Hi, is Ruby capableof making use of multiple CPUs?
Thanks, Ben
Thanks Ara,
If I understand correctly, the methods are run on the server, so what
I want are servers (one on each CPU) and one client that connects to
these servers to dish out the work. Is that correct?
I understand drb uses TCP/IP. Can I leave the connections open once
established?
Another important question: How do I get the data transferred? Is
there a way to share data?
Eric said:DRb uses TCP by default. It can also use unix domain sockets, UDP, or
you could write your own protocol.
Does anyone know of a working example of drb over UDP sockets?
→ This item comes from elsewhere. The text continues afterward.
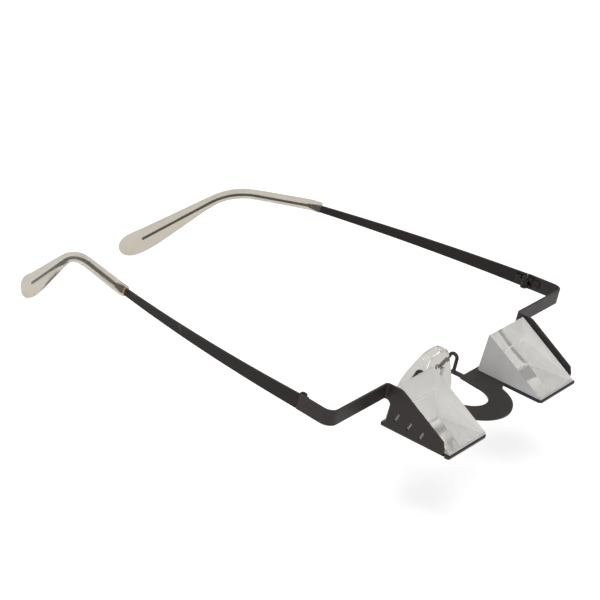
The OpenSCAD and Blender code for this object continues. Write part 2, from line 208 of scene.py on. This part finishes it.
# %% Group: rubbed edges
edge_group, e_in, e_out = new_group(
    "rubbed_edges", [("Radius", "f"), ("Patch Size", "f")], [("Mask", "f")])
rounded = add(edge_group, "ShaderNodeBevel", samples=6)
wire(edge_group, e_in.outputs["Radius"], rounded.inputs["Radius"])
true_normal = add(edge_group, "ShaderNodeNewGeometry")
agree = add(edge_group, "ShaderNodeVectorMath", operation="DOT_PRODUCT")
wire(edge_group, rounded.outputs["Normal"], agree.inputs[0])
wire(edge_group, true_normal.outputs["Normal"], agree.inputs[1])
edge = add(edge_group, "ShaderNodeMapRange")
edge.inputs["From Min"].default_value, edge.inputs["From Max"].default_value = 0.995, 0.80
wire(edge_group, agree.outputs["Value"], edge.inputs["Value"])
patches = add(edge_group, "ShaderNodeTexNoise", Detail=4.0)
patch_scale = add(edge_group, "ShaderNodeMath", operation="DIVIDE")
patch_scale.inputs[0].default_value = 1.0
wire(edge_group, e_in.outputs["Patch Size"], patch_scale.inputs[1])
wire(edge_group, patch_scale.outputs[0], patches.inputs["Scale"])
where = add(edge_group, "ShaderNodeTexCoord")
wire(edge_group, where.outputs["Object"], patches.inputs["Vector"])
patchy = add(edge_group, "ShaderNodeMapRange")
patchy.inputs["From Min"].default_value, patchy.inputs["From Max"].default_value = 0.35, 0.65
patchy.inputs["To Min"].default_value = 0.25
wire(edge_group, patches.outputs["Fac"], patchy.inputs["Value"])
both = add(edge_group, "ShaderNodeMath", operation="MULTIPLY")
wire(edge_group, edge.outputs["Result"], both.inputs[0])
wire(edge_group, patchy.outputs["Result"], both.inputs[1])
wire(edge_group, both.outputs[0], e_out.inputs["Mask"])


def rubbed(tree, radius, patch):
    """Places the group; sizes in metres."""
    n = add(tree, "ShaderNodeGroup", node_tree=edge_group)
    n.inputs["Radius"].default_value = radius
    n.inputs["Patch Size"].default_value = patch
    return n.outputs["Mask"]


# %% [markdown]
# The metal front and the temples have a thin matt charcoal coating. It could be a black
# metal, but the real one is a lacquer on steel: dark, with a low satin sheen, slightly
# warm, and a little paler where the edges have been rubbed.

# %% Coated metals
WORN_EDGE, EDGE_RADIUS, WORN_PATCH = (0.10, 0.09, 0.08, 1), 0.16 * MM, 1.4 * MM


def coated_metal(name, dark, light, roughness, stretch, sheen=0.5):
    material, tree, shader = principled(name, {"Specular IOR Level": sheen,
                                               "Specular Tint": (1.0, 0.90, 0.86, 1)})
    g = grain(tree, 9 * MM, 0.12 * MM, stretch)
    body = blend_colours(tree, spread(tree, g.outputs["Tone"], 0, 1), dark, light)
    worn = add(tree, "ShaderNodeMix", data_type="RGBA")
    worn.inputs[7].default_value = WORN_EDGE
    wire(tree, rubbed(tree, EDGE_RADIUS, WORN_PATCH), worn.inputs[0])
    wire(tree, body, worn.inputs[6])
    wire(tree, worn.outputs[2], shader.inputs["Base Color"])
    wire(tree, spread(tree, g.outputs["Tone"], roughness - 0.04, roughness + 0.05),
         shader.inputs["Roughness"])
    bump(tree, shader, g.outputs["Grain"], 0.006 * MM)
    return material


front_coat = coated_metal("charcoal_coat_front", (0.0170, 0.0142, 0.0142, 1),
                          (0.0235, 0.0198, 0.0198, 1), 0.42, (1, 1, 1))
# painted shade: the temples get a darker copy of the front's coating, for the lesser light on
# them
temple_coat_painted_shade = coated_metal("charcoal_coat_temple", (0.0030, 0.0026, 0.0025, 1),
                           (0.0055, 0.0048, 0.0046, 1), 0.36, (1, 0.25, 1), sheen=0.4)
hinge_coat = coated_metal("charcoal_coat_hinge", (0.0040, 0.0036, 0.0034, 1),
                          (0.0070, 0.0062, 0.0058, 1), 0.34, (1, 1, 1))
print("coated metals:", front_coat.name, temple_coat_painted_shade.name, hinge_coat.name)


# %% [markdown]
# The hinge screws are steel too, but blackened. The clips inside the saddle are bright, and
# ribbed where they grip the silicone, so a wave of one millimetre paints dark stripes between
# the ribs: painted shade, not cut into the mesh.

# %% Steel of the screws and clips
def bare_steel(name, dark, light, roughness, ribs=0.0):
    material, tree, shader = principled(name, {"Metallic": 1.0})
    g = grain(tree, 2 * MM, 0.08 * MM, (1, 1, 6))
    body = blend_colours(tree, spread(tree, g.outputs["Tone"], 0, 1), dark, light)
    if ribs:
        spot = add(tree, "ShaderNodeTexCoord")
        wave = add(tree, "ShaderNodeTexWave", bands_direction="Y")
        # a wave of scale 1 repeats every pi / 10 metres
        wave.inputs["Scale"].default_value = math.pi / 10 / ribs
        wire(tree, spot.outputs["Object"], wave.inputs["Vector"])
        # painted shade: dark stripes between the ribs stand in for their shade
        groove_shade = add(tree, "ShaderNodeMix", data_type="RGBA")
        groove_shade.inputs[6].default_value = (0.02, 0.02, 0.02, 1)
        wire(tree, spread(tree, wave.outputs["Fac"], 0, 1, 0.25, 0.6), groove_shade.inputs[0])
        wire(tree, body, groove_shade.inputs[7])
        body = groove_shade.outputs[2]
    wire(tree, body, shader.inputs["Base Color"])
    wire(tree, spread(tree, g.outputs["Grain"], roughness - 0.06, roughness + 0.1),
         shader.inputs["Roughness"])
    bump(tree, shader, g.outputs["Grain"], 0.004 * MM)
    return material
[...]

There
doesn't seem to be any support in the 1.8.4 stdlib, but maybe there is
some other library you have to add?
what are you trying to do? i think i'd be quite interested too. didn't
romp
use udp?
http://raa.ruby-lang.org/project/romp/
No particular use right now. A few years ago I read that it was
possible, and I *think* there were files in the stdlib to support it,
but I couldn't get them to work. Now I don't see anything in there
relevant to udp.
DRb over UDP might be useful for projects where I work. We already use
UDP heavily, for vehicle-to-infrastructure (and v2v) wireless, so time
in range is very constrained, especially at high vehicle speeds, or in
safety critical situations. Broadcast UDP beats UDP (no DHCP time) and
UDP beats TCP (no handshake). The channel is inherently unreliable, so
the extra cost of TCP doesn't buy much.
Even if DRb over UDP works, it would probably take some tweaking to get
it to work with broadcast UDP (using some kind of unique session key for
addressing, as we do now for our air protocols), in those cases where
static IP is not possible.
For most of our protocols, DRb simply won't be acceptable because it
would force ruby on everyone who wants to talk over the network. It
might be ok for some debugging/monitoring code, though.